__Exercise brief__. Work out the number of lines containing "three". Answer with nothing but that number.

__Records provided__.
-------------------------
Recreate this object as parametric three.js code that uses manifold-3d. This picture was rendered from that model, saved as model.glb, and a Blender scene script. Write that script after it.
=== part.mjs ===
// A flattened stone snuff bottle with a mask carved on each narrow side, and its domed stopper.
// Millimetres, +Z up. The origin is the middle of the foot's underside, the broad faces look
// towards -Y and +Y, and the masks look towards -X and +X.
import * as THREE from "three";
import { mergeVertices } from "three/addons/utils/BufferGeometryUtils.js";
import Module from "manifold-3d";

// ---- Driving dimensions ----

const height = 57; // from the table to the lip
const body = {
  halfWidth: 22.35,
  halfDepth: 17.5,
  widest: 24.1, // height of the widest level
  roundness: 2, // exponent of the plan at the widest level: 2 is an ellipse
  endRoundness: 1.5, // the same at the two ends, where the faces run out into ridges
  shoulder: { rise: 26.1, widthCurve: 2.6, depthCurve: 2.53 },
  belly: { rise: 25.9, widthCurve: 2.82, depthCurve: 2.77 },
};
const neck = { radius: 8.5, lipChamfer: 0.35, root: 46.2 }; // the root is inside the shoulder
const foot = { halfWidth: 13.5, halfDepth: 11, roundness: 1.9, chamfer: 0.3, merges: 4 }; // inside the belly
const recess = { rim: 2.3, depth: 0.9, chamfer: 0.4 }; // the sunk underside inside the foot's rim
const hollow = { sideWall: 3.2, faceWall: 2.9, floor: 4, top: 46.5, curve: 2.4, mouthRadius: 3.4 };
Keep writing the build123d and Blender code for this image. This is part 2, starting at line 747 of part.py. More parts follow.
-------------------------
__Answer for this exercise__. 3